Certi genitori adottivi, senza attendere l’esito delle procedure avviate, facevano uscire fraudolentemente i bambini dal territorio nazionale. Un comportamento che rasenta il rapimento.

Le irregolarità riscontrate in quegli anni all’interno dei dossier d’adozione aprirono molte incognite circa la reale adottabilità dei bambini che dal Congo confluivano nei vari Stati europei: molti di loro infatti sarebbero stati sottratti alle loro famiglie senza che queste li avessero effettivamente abbandonati. In prima battuta lo scandalo ha coinvolto prevalentemente la Francia ma in seguito i dubbi hanno attecchito anche in Italia. Di inizio anno le buone nuove circa l’arrivo di alcuni minori in Europa in seguito allo sblocco delle loro procedure.

Del 2014, invece, lo scandalo che ha coinvolto le adozioni in Etiopia: pare che nell’ambito dell’Onlus torinese Enzo B operante nelle adozioni, parte del personale (tre persone attualmente indagate con l’accusa di truffa) intascasse le quote versate dalle coppie per poi di fatto non avviare alcuna procedura, millantando esosi ritardi da parte degli enti etiopi, i quali invece non avevano avuto contatti e richieste dall’Italia. Vicende simili a questa e gli accesi dibattiti che hanno innescato in merito all’opportunità delle adozioni e alla reale tutela dei minori nel loro ambito, hanno portato il Parlamento etiope ad approvare un testo normativo che vieterebbe le adozioni internazionali.
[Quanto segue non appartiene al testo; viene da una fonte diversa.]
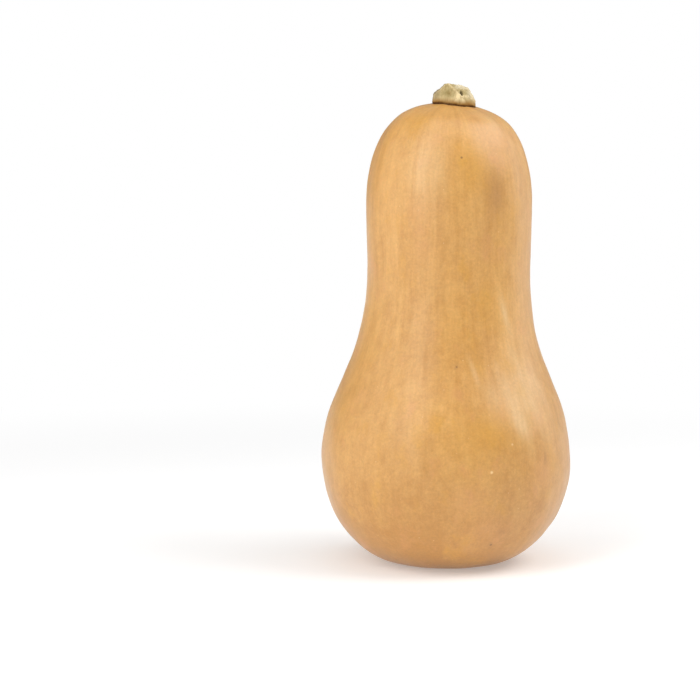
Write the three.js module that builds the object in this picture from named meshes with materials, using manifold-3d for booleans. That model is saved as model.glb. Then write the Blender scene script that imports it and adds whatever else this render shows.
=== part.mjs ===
// A whole butternut squash standing on its blossom end.
// Millimetres, +Z up. The origin is the middle of the base, +X is its right side and -Y its front.

import * as THREE from "three";
import { mergeVertices } from "three/addons/utils/BufferGeometryUtils.js";
import Module from "manifold-3d";

// --- Driving dimensions -------------------------------------------------------------------------

// The fruit's outline: its radius at five places, and the rise from each place to the next.
const baseRadius = 22; // outer edge of the flat ring that the fruit stands on
const bulbRise = 53;
const bulbRadius = 65; // the widest place, round the seed end
const waistRise = 97;
const waistRadius = 42.2; // the narrowest place, where the neck begins
const neckRise = 35;
const neckRadius = 43; // the neck's widest place
const shoulderRise = 43.3;
const shoulderRadius = 29.9; // where the crown slopes at 45 degrees
const crownRise = 10.5; // on up to the top of the fruit, under the stem

// How full each stretch of the outline is: the share of it that the curve's pull covers.
const baseFullness = 0.6;
const underBulbFullness = 0.47;
const overBulbFullness = 0.39;
const underWaistFullness = 0.515;
const neckFullness = 0.5;
const overNeckFullness = 0.455;
const underShoulderFullness = 0.61;
const overShoulderFullness = 0.765;
const crownFullness = 0.23;

// The blossom end, underneath.
const dimpleRadius = 11; // inner edge of the flat ring
const dimpleDepth = 3.4;
const scarRadius = 4; // the corky scar that the flower left
const scarRise = 0.8; // how far the scar stands out of the dimple's floor
const dimplePull = 3; // how full the dimple's wall is

// What keeps the fruit from being perfectly round and straight.
const neckSway = new THREE.Vector2(1.3, 1.5); // the neck's axis beside the bulb's, right and back
const crownLean = new THREE.Vector2(0.043, 0.06); // slope of the crown, down to the right and front
const leanDepth = 13; // how far below its top the crown begins to lean
const ribCount = 10;
const ribPhase = THREE.MathUtils.degToRad(12); // angle of one rib, right of the front
const ribHeight = 0.25; // half the depth between a rib and the groove beside it
const broadHeight = 0.3; // half the depth of the broad, slow swells

// The stem, a stub that was cut with a slanting cut.
const stemOffset = new THREE.Vector2(2.5, 0); // the middle of its foot beside the neck's axis
const stemDrop = 2.3; // the middle of its foot below the top of the crown
const stemSink = 6; // how far its uncut underside would reach below that
const seatGap = 0.3; // clearance between the stem's foot and the fruit

// The flats that bound the stem, each by the direction that it faces and its distance from the
// middle of the foot. The direction is [degrees right of the front, degrees above level].
const stemFlats = [
  { facing: [-28, 16], distance: 9.7 }, // broad flat at the front left
  { facing: [48, 51], distance: 10.2 }, // the slanting cut
  { facing: [2, 8], distance: 11.2 }, // front
  { facing: [38, 12], distance: 11.2 }, // front right, below the cut
  { facing: [-90, 46], distance: 12 }, // left, sloping
  { facing: [-90, 2], distance: 11.1 }, // left, at the foot
  { facing: [90, 25], distance: 11 }, // right
  { facing: [90, 0], distance: 10.7 }, // right, at the foot
  { facing: [138, 16], distance: 11.4 }, // back right
  { facing: [-140, 18], distance: 10.4 }, // back left
  { facing: [-156, 66], distance: 9.7 }, // back, sloping up to the edge of the cut
  { facing: [0, -90], distance: stemSink },
];
const edgeSharpness = 20; // higher is sharper

// Fineness of the mesh.
const segmentsRound = 60;
const stepsPerCurve = 9;
const stemSegments = [44, 24];

// Heights above the base that follow from the rises.
const bulbHeight = bulbRise;
const waistHeight = bulbHeight + waistRise;
const neckHeight = waistHeight + neckRise;
const shoulderHeight = neckHeight + shoulderRise;
const crownHeight = shoulderHeight + crownRise;

// --- The fruit ----------------------------------------------------------------------------------

/** The outline from the middle of the blossom scar round to the top of the crown. */
function fruitOutline() {
  const scarHeight = dimpleDepth - scarRise;
  const underShoulder = underShoulderFullness * (neckRadius - shoulderRadius);
  const overShoulder = overShoulderFullness * crownRise;
  const outline = new THREE.Path();
  outline.moveTo(0, scarHeight);
  outline.lineTo(scarRadius - scarRise, scarHeight);
  outline.lineTo(scarRadius, dimpleDepth);
  outline.bezierCurveTo(
    scarRadius + dimplePull, dimpleDepth,
    dimpleRadius - dimplePull, 0,
    dimpleRadius, 0,
  );
  outline.lineTo(baseRadius, 0);
  outline.bezierCurveTo(
    baseRadius + baseFullness * (bulbRadius - baseRadius), 0,
    bulbRadius, bulbHeight - underBulbFullness * bulbRise,
    bulbRadius, bulbHeight,
  );
  outline.bezierCurveTo(
    bulbRadius, bulbHeight + overBulbFullness * waistRise,
    waistRadius, waistHeight - underWaistFullness * waistRise,
    waistRadius, waistHeight,
  );
  outline.bezierCurveTo(
    waistRadius, waistHeight + neckFullness * neckRise,
    neckRadius, neckHeight - neckFullness * neckRise,
    neckRadius, neckHeight,
  );
  outline.bezierCurveTo(
    neckRadius, neckHeight + overNeckFullness * shoulderRise,
    shoulderRadius + underShoulder, shoulderHeight - underShoulder,
    shoulderRadius, shoulderHeight,
  );
  outline.bezierCurveTo(
    shoulderRadius - overShoulder, shoulderHeight + overShoulder,
    crownFullness * shoulderRadius, crownHeight,
    0, crownHeight,
  );
  return outline.getPoints(stepsPerCurve);
}

/** How far the surface stands out at an angle right of the front and at a height. */
function relief(angle, height) {
  const up = (Math.PI * height) / crownHeight; // from 0 at the base to half a turn at the crown
  const ribStrength = 0.6 + 0.4 * Math.cos(2 * up); // the ribs fade at mid height
  const ribs = ribStrength * Math.cos(ribCount * (angle - ribPhase));
  const swells =
    Math.sin(2 * angle + up) * Math.sin(3 * up) + 0.6 * Math.sin(3 * angle + 1) * Math.sin(up);
  return ribHeight * ribs + broadHeight * swells;
}

/** Ribs, swells, the swaying neck and the leaning crown, applied to a turned fruit. */
function growUnevenly(geometry) {
  const place = new THREE.Vector3();
  const position = geometry.getAttribute("position");
  for (let i = 0; i < position.count; i++) {
    place.fromBufferAttribute(position, i);
    const radius = Math.hypot(place.x, place.y);
    const angle = Math.atan2(place.x, -place.y);
    const fade = THREE.MathUtils.smoothstep(radius, 0, baseRadius);
    const swollen = radius + fade * relief(angle, place.z);
    const sway = THREE.MathUtils.smoothstep(place.z, bulbHeight, waistHeight);
    const crown = THREE.MathUtils.smoothstep(place.z, crownHeight - leanDepth, crownHeight);
    const x = swollen * Math.sin(angle);
    const y = -swollen * Math.cos(angle);
    position.setXYZ(
      i,
      x + neckSway.x * sway,
      y + neckSway.y * sway,
      place.z - crown * (crownLean.x * x - crownLean.y * y),
    );
  }
}

/** The fruit's closed surface, grown outwards by a clearance. */
function fruitGeometry(clearance = 0) {
  const outline = fruitOutline().map(
    (p) => new THREE.Vector2(p.x > 0 ? p.x + clearance : 0, p.y + clearance),
  );
  const geometry = new THREE.LatheGeometry(outline, segmentsRound);
  geometry.rotateX(Math.PI / 2);
  growUnevenly(geometry);
  return geometry;
}

// --- The stem -----------------------------------------------------------------------------------

const facing = ([right, above]) => {
  const level = Math.cos(THREE.MathUtils.degToRad(above));
  const turn = THREE.MathUtils.degToRad(right);
  return new THREE.Vector3(
    level * Math.sin(turn),
    -level * Math.cos(turn),
    Math.sin(THREE.MathUtils.degToRad(above)),
  );
};

/** A sphere drawn in to the flats, with rounded edges where two flats meet. */
function stemGeometry() {
  const flats = stemFlats.map((f) => ({ normal: facing(f.facing), distance: f.distance }));
  const geometry = new THREE.SphereGeometry(1, ...stemSegments);
  geometry.rotateX(Math.PI / 2);
  const place = new THREE.Vector3();
  const position = geometry.getAttribute("position");
  for (let i = 0; i < position.count; i++) {
    place.fromBufferAttribute(position, i).normalize();
    const crowding = flats.reduce(
      (sum, f) => sum + (Math.max(0, place.dot(f.normal)) / f.distance) ** edgeSharpness,
      0,
    );
    place.multiplyScalar(crowding ** (-1 / edgeSharpness));
    position.setXYZ(i, place.x, place.y, place.z);
  }
  geometry.translate(
    neckSway.x + stemOffset.x,
    neckSway.y + stemOffset.y,
    crownHeight - stemDrop,
  );
  return geometry;
}

// --- Cutting the stem's foot to the crown ---------------------------------------------------------

const wasm = await Module();
wasm.setup();

function solid(geometry) {
  const bare = new THREE.BufferGeometry()
    .setAttribute("position", geometry.getAttribute("position"))
    .setIndex(geometry.index);
  const merged = mergeVertices(bare, 1e-3);
  return new wasm.Manifold(
    new wasm.Mesh({
      numProp: 3,
      vertProperties: merged.getAttribute("position").array,
      triVerts: new Uint32Array(merged.index.array),
    }),
  );
}

function geometryOf(manifold) {
  const mesh = manifold.getMesh();
  const geometry = new THREE.BufferGeometry()
    .setAttribute("position", new THREE.BufferAttribute(mesh.vertProperties, 3))
    .setIndex(new THREE.BufferAttribute(mesh.triVerts, 1));
  geometry.computeVertexNormals();
  return geometry;
}

// --- The squash -----------------------------------------------------------------------------------

const skin = new THREE.MeshStandardMaterial({ color: 0xdca566, roughness: 0.45, metalness: 0 });
const cork = new THREE.MeshStandardMaterial({ color: 0xb9a273, roughness: 0.85, metalness: 0 });

const fruit = new THREE.Mesh(fruitGeometry(), skin);
fruit.name = "fruit";

const stem = new THREE.Mesh(
  geometryOf(solid(stemGeometry()).subtract(solid(fruitGeometry(seatGap)))),
  cork,
);
stem.name = "stem";

const squash = new THREE.Group();
squash.add(fruit, stem);

export default squash;
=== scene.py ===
"""A whole butternut squash: its waxy rind and its dry, cut stem, standing on a pale floor."""

import math

import bpy
import numpy as np
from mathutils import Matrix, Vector


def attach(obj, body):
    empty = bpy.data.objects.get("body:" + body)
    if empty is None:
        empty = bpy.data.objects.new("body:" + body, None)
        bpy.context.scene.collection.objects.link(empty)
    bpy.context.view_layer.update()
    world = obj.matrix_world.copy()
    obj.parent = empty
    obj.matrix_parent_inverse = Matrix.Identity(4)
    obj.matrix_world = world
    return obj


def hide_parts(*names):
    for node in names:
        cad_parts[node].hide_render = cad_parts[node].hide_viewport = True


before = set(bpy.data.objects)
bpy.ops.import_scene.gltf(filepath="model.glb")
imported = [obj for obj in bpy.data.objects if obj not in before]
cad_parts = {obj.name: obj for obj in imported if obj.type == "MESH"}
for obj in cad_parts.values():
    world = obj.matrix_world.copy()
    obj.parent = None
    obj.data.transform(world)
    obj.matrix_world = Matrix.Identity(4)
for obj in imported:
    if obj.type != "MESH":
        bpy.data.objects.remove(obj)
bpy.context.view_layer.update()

MM = 0.001
TURN = 2 * math.pi

# --- Dimensions, in millimetres, as in the part's source -----------------------------------------

BASE_RADIUS = 22
BULB_HEIGHT = 53
BULB_RADIUS = 65
WAIST_HEIGHT = BULB_HEIGHT + 97
WAIST_RADIUS = 42.2
NECK_HEIGHT = WAIST_HEIGHT + 35
NECK_RADIUS = 43
SHOULDER_HEIGHT = NECK_HEIGHT + 43.3
SHOULDER_RADIUS = 29.9
CROWN_HEIGHT = SHOULDER_HEIGHT + 10.5

# How full each stretch of the outline is: the share of it that the curve's pull covers.
BASE_FULLNESS = 0.6
UNDER_BULB_FULLNESS = 0.47
OVER_BULB_FULLNESS = 0.39
UNDER_WAIST_FULLNESS = 0.515
NECK_FULLNESS = 0.5
OVER_NECK_FULLNESS = 0.455
UNDER_SHOULDER_FULLNESS = 0.61
OVER_SHOULDER_FULLNESS = 0.765
CROWN_FULLNESS = 0.23

DIMPLE_RADIUS = 11
DIMPLE_DEPTH = 3.4
DIMPLE_PULL = 3
SCAR_RADIUS = 4
SCAR_RISE = 0.8
NECK_SWAY = (1.3, 1.5)
CROWN_LEAN = (0.043, 0.06)
LEAN_DEPTH = 13
RIB_COUNT = 10
RIB_PHASE = math.radians(12)
RIB_HEIGHT = 0.25
BROAD_HEIGHT = 0.3

STEM_OFFSET = 2.5
STEM_DROP = 2.3
STEM_FOOT = np.array([NECK_SWAY[0] + STEM_OFFSET, NECK_SWAY[1], CROWN_HEIGHT - STEM_DROP])
# Each flat of the stem: degrees right of the front, degrees above level, distance from the foot.
STEM_FLATS = np.array([
    [-28, 16, 9.7],
    [48, 51, 10.2],
    [2, 8, 11.2],
    [38, 12, 11.2],
    [-90, 46, 12.0],
    [-90, 2, 11.1],
    [90, 25, 11.0],
    [90, 0, 10.7],
    [138, 16, 11.4],
    [-140, 18, 10.4],
    [-156, 66, 9.7],
    [0, -90, 6.0],
])
LEFT_FLATS = [4, 5]  # the rows of those that face left
STEM_SHARPNESS = 26  # higher is sharper; the part's source has 20

# --- Relief that only the skins have, in millimetres ----------------------------------------------

FACET_HEIGHT = 0.1
LUMP_HEIGHT = 0.12
PUCKER_HEIGHT = 0.08  # gathers on the crown, round the stem
PINCH_HEIGHT = 0.15  # folds in the dimple, round the scar
LIP_HEIGHT = 0.15  # the rind's rise against the stem

STEM_LUMP_HEIGHT = 0.16
STEM_GRAIN_HEIGHT = 0.08
STEM_PORE_HEIGHT = 0.04
STEM_EDGE_HEIGHT = 0.05
SWELLING_HEIGHT = 0.55  # lobes that swell the front of the foot
FURROW_DEPTH = 0.12
UNDERCUT_DEPTH = 0.3
HOLLOW_DEPTH = 0.4
PITH_DEPTH = 1.4

# The pith hole on the stem's front, from the middle of the foot: right, up, half width, half height
# and how far it leans to the left for each millimetre up.
PITH_HOLE = (3.5, 6.8, 0.8, 1.35, 0.15)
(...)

Il fenomeno non coinvolge soltanto il continente africano ma sconfina altrove, è di marzo 2018 il report proveniente dall’associazione cambogiana Licadho che denuncia pratiche scorrette da parte degli enti della Cambogia. La madre, che riporta qui la propria testimonianza, racconta dell’inganno orchestrato ai suoi danni da alcuni operatori dell’ente locale per le adozioni, i quali, approfittando dell’indigenza e dell’assente livello di scolarizzazione della sua famiglia, le avevano promesso l’inserimento gratuito di quattro dei suoi figli in un’apposita struttura. Lì avrebbero goduto di vitto, alloggio e istruzione, per poi tornare a casa al compimento dei 18 anni. I ragazzi, stando invece a quanto asserito dalla madre, sono stati invece inseriti nel canale dell’adozione internazionale, senza più tornare in famiglia.
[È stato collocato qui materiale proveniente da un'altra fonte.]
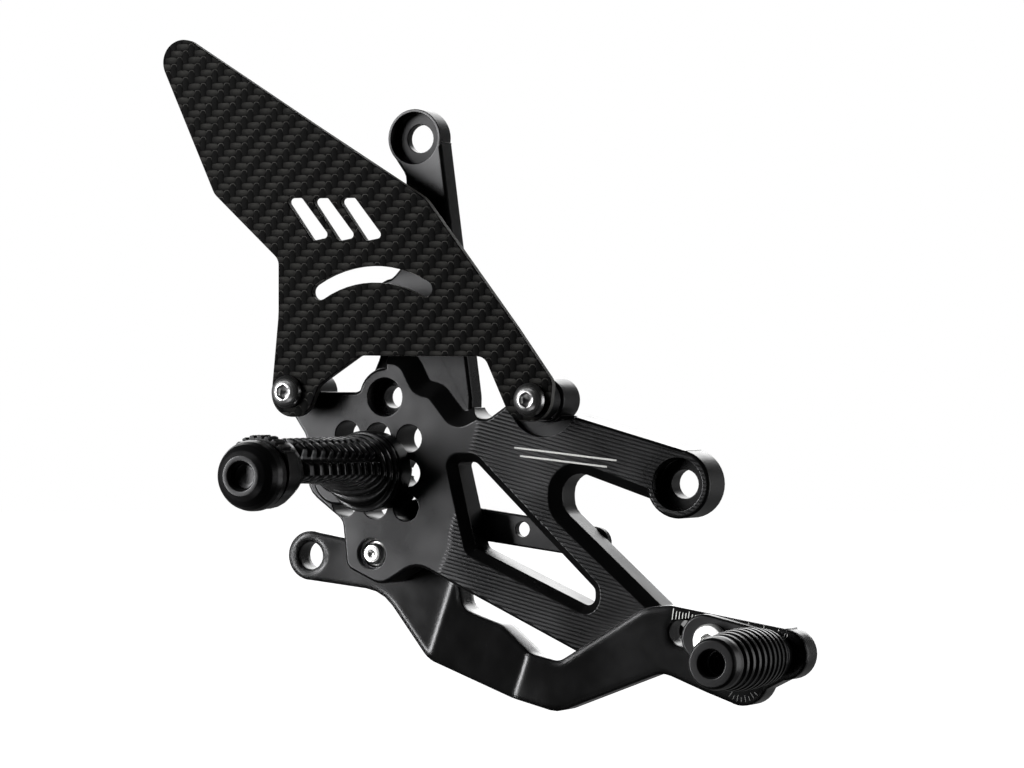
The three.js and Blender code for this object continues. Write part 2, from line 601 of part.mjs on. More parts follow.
function toePeg() {
  const rings = 9;
  const rows = [[0, TOE_BASE], [7.6, TOE_BASE]];
  const first = TOE_BASE - 2.2;
  const last = TOE_TIP + 6;
  for (let n = 0; n < rings; n += 1) {
    const pitch = (last - first) / rings;
    for (const [part, cut] of [[0.06, 0], [0.56, 0], [0.66, 1.4], [0.96, 1.4]]) {
      const t = (n + part) / rings;
      const r = 8.3 + 1.1 * Math.sin(Math.PI * t) - 0.3 * t;
      rows.push([r - cut, first + pitch * (n + part)]);
    }
  }
  rows.push([8, last], [7.8, TOE_TIP + 1], [6.8, TOE_TIP], [4.2, TOE_TIP], [3.9, TOE_TIP + 0.5]);
  rows.push([3.9, TOE_TIP + 8], [0, TOE_TIP + 8]);
  const peg = turnedAt(TOE.x, TOE.z, rows, 24);
  return drill(peg, TOE.x, TOE.z, 6.6, 0, TOE_TIP + 12.3, 24)
    .subtract(cylinderAt(TOE.x, TOE.z, 6.6, TOE_BASE + 1, TOE_TIP + 7, 24));
}

function toePegScrew() {
  const end = LEVER_FRONT_PLANE - 2 * GAP;
  const head = TOE_TIP + 7.6;
  const screw = cylinderAt(TOE.x, TOE.z, 6, end, head, 24);
  return screw.subtract(cylinderAt(TOE.x, TOE.z, 4.6, head + 2.5, head - 5, 6));
}

// ---------------------------------------------------------------- assembly
const m6 = { head: 10.5, height: 3.3, shank: 6, socket: 4 };
const guardFront = GUARD_BACK - GUARD_THICK - GAP;
const leverBack = LEVER_BACK_PLANE + LEVER_THICK;

add('bracket', bracket(), anodised());
add('heel_guard', heelGuard(), carbon());
add('guard_spacer_rear', guardSpacer(REAR_GUARD, -BODY_THICK - GAP), blackSteel());
add('guard_spacer_front', guardSpacer(FRONT_GUARD, -BODY_THICK - GAP), blackSteel());
add('guard_screw_rear', buttonScrew(REAR_GUARD, guardFront, -3, m6), steel());
add('guard_screw_front', buttonScrew(FRONT_GUARD, guardFront, -3, m6), steel());
add('peg_adapter', pegAdapter(), anodised());
add('adapter_screw', adapterScrew(), steel());
add('foot_peg', footPeg(), anodised());
add('peg_screw', pegScrew(), blackSteel());
add('peg_collar', pegCollar(), anodised());
add('peg_end_cap', pegCap(), anodised());
add('brake_lever', brakeLever(), anodised());
add('pivot_bush', washer(PIVOT.x, PIVOT.z, 8.6, 12, leverBack + 0.6, LEVER_BACK_PLANE - 0.2), bronze());
add('pivot_washer', washer(PIVOT.x, PIVOT.z, 8.6, 13.6, leverBack + 1.4, leverBack + 0.8), steel());
add('pivot_bolt', pivotBolt(), steel());
const barPlate = drill(plate(obround(BAR, BAR.r), BAR.back, GAP, 0.5), ...BAR.hole, 20, -20, 20);
add('switch_bar', drill(barPlate, BAR_SCREW.x, BAR_SCREW.z, 4.8, 20, -20, 20), anodised());
const barScrew = [[0, -7], [2, -7], [2, BAR.back + GAP], [3.8, BAR.back + GAP], [3.8, BAR.back + 1.4],
  [2.4, BAR.back + 2.6], [0, BAR.back + 2.6]];
const barSocket = cylinderAt(BAR_SCREW.x, BAR_SCREW.z, 2.9, 20, BAR.back + 1.2, 6);
add('switch_bar_screw', turnedAt(BAR_SCREW.x, BAR_SCREW.z, barScrew, 24).subtract(barSocket), blackSteel());
add('toe_carrier', toeCarrier(), anodised());
const clampSeat = LEVER_FRONT_PLANE - CARRIER_THICK - 2 * GAP;
add('toe_clamp_screw', buttonScrew(CLAMP, clampSeat, -13.7, m6), steel());
const nutBack = -13.3;
const nut = plate(obround({ x0: CLAMP.x - 3, z0: CLAMP.z + 0.45, x1: CLAMP.x + 3, z1: CLAMP.z - 0.45 }, 6),
  nutBack, LEVER_FRONT_PLANE + LEVER_THICK + GAP);
add('toe_slot_nut', drill(nut, CLAMP.x, CLAMP.z, 6.6, 0, -RUN_OUT, 24), steel());
add('toe_peg', toePeg(), anodised());
add('toe_peg_screw', toePegScrew(), blackSteel());

export default group;
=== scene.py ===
import math

import bmesh
import bpy
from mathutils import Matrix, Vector


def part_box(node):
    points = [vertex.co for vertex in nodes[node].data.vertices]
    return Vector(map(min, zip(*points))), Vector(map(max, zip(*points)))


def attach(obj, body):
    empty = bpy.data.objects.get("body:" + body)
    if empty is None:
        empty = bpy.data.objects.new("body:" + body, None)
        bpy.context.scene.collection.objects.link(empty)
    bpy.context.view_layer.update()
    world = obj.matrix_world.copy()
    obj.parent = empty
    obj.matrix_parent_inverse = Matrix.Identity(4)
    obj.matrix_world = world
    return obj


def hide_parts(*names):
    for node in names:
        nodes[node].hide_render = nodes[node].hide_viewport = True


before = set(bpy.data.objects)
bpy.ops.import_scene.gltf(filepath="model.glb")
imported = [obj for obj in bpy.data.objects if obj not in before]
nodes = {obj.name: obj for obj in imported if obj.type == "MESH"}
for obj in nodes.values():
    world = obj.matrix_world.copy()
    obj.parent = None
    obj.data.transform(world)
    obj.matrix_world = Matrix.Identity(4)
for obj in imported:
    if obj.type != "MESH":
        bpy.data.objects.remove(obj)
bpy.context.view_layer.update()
MM = 0.001

# places in mm: (x, z) of the axes that run along Y
AXIS = (0.0, 0.5)                  # foot peg
PIVOT = (-1.8, -25.8)              # brake lever
TOE = (139.2, -53.7)               # toe peg
CLAMP = (121.5, -49.6)             # clamp screw of the toe carrier
REAR_GUARD = (-26.7, 25.5)
FRONT_GUARD = (58.1, 23.1)
UPPER_HOLE = (10.8, 106.0)
FRONT_HOLE = (103.4, -2.8)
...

Più vicino a noi è degno di nota il regime di adozione optato dalla Polonia, la quale ha deciso di privilegiare la sola adozione nazionale, nella convinzione di riuscire a trovare una famiglia ad ogni orfano e bambino maltrattato servendosi soltanto delle risorse polacche.

Questi sono solo alcuni dei casi emblematici che hanno determinato la generale disillusione verso il sistema internazionale di adozione, che si manifesta in una sempre minore affluenza di richieste. Ciò che più preoccupa in merito è il vuoto di garanzie internazionali nel quale versano in tal modo i minori abbandonati, dei quali dovrebbe farsi carico la società allargata anche attraverso una maggior cooperazione tra nazioni, adoperandosi perché la loro infanzia non venga – di fatto – negata.

L’iter adottivo si snoda inoltre lungo un percorso di forte emotività e costellato di ostacoli che possono pesantemente minare anche la più salda determinazione. I futuri genitori, per diventarlo, dovranno sottoporsi a numerose valutazioni del servizio sociale e dell’autorità giudiziaria, nonché servirsi di enti autorizzati ad occuparsi delle procedure burocratiche. Essi rappresentano un necessario ponte tra coppia, autorità straniere e gli enti che operano in quello Stato.

Presupposti imprescindibili per creare un canale comunicativo tra famiglia, ente nazionale ed ente estero, nonché per assicurare il best interest del minore sono la fiducia e la legalità. Quando invece alle genuine speranze di futuri genitori e figli, si legano enti che operano in modo fraudolento, tradendo appunto una malriposta fiducia e violando la legalità, il sistema non può che collassare a discapito in primo luogo del minore e di una nuova famiglia in tal modo mai nata.